In a few of my classes, I was required to work with partners and for one class in particular, I decided to partner with a student, who I believed was a top student. He had the best grades in class, understood the material and could practically re-teach the whole lecture.
We partnered up for three projects and before we started, he stated how much he did not care about the work we were about to do. He wasn’t interested and who could blame him, but for me, it was different. I did care and was genuinely interested in what we were working on. I didn’t just care about getting a good grade, but was curious about the process and getting a “preview” of something I might be asked to do some day during my career, possibly. Plus, I was taking away valuable time from my family to finish these assignments, no matter how mediocre, I needed a return in my investment and my time. I was going to use the assignment as a trial to build my confidence in myself and learn more about my capabilities. It was a difference of opinions and as long as the work was completed, that’s all we focused on.

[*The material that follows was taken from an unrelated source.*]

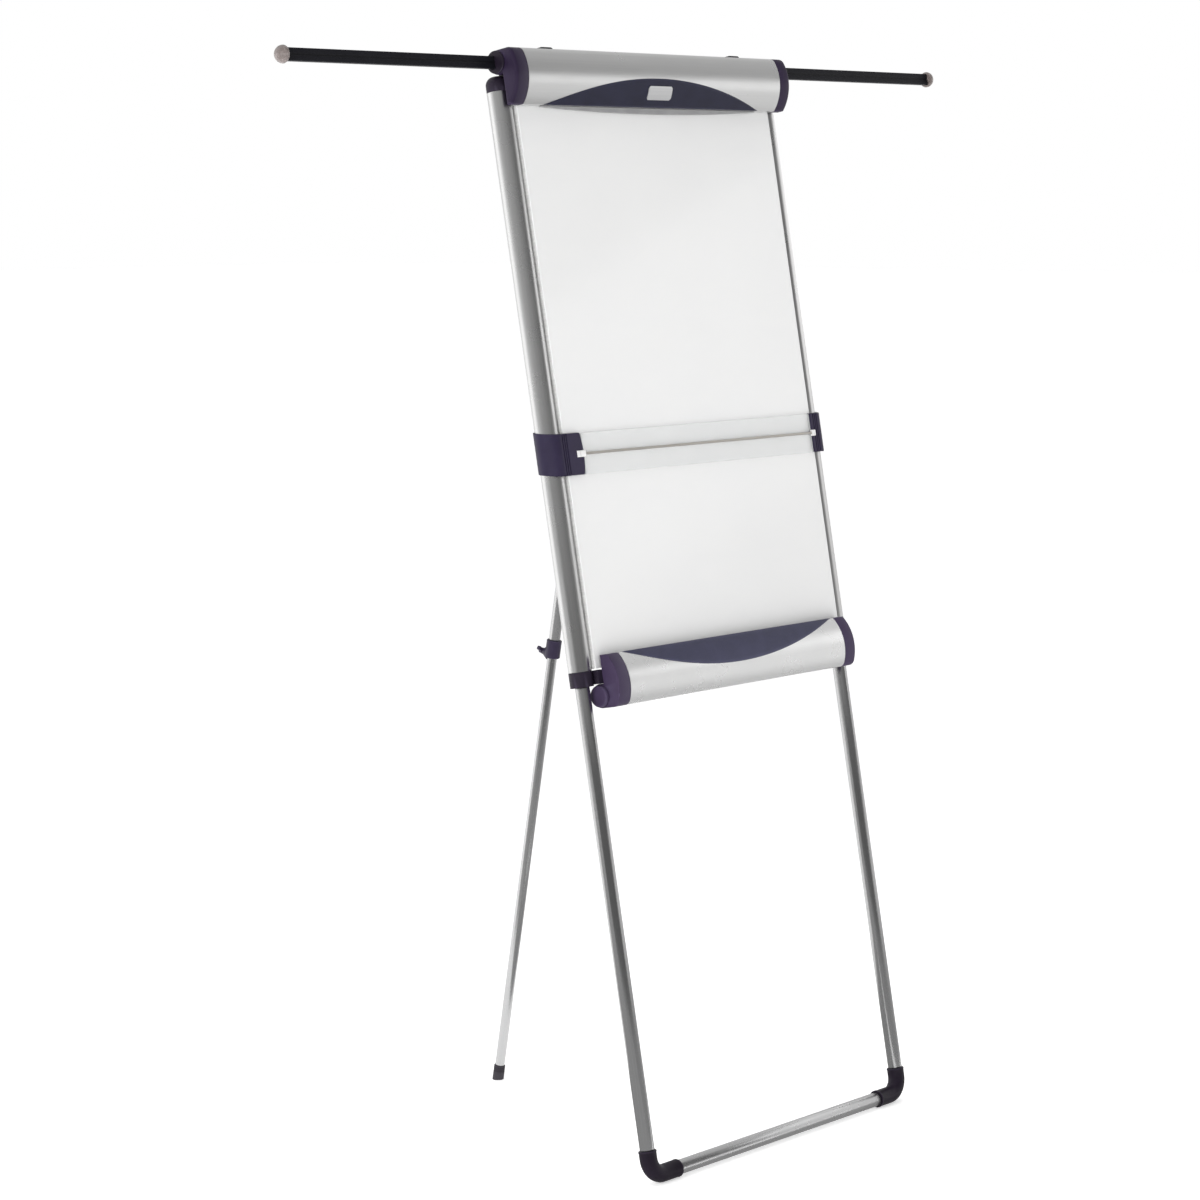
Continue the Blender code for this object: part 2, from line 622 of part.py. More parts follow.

We worked well, for the most part but not without some hick ups, naturally. He seemed to have a tough time staying focused since other students would ask for his help and other personal problems. Most of the assignments were rushed to get finished on the last day, but luckily, we both worked fast and efficiently. Once all the work was handed in, we agreed that we had challenged one another in ways we didn’t expect. We had different capabilities and I got to know which areas I was weaker in. Working with someone who approached the problem differently was an interesting learning experience. I was able to see a different side of myself that otherwise might not have been noticed. Through this partnership, I learned that staying humble and patient is the best remedy to staying motivated enough to finish the work together.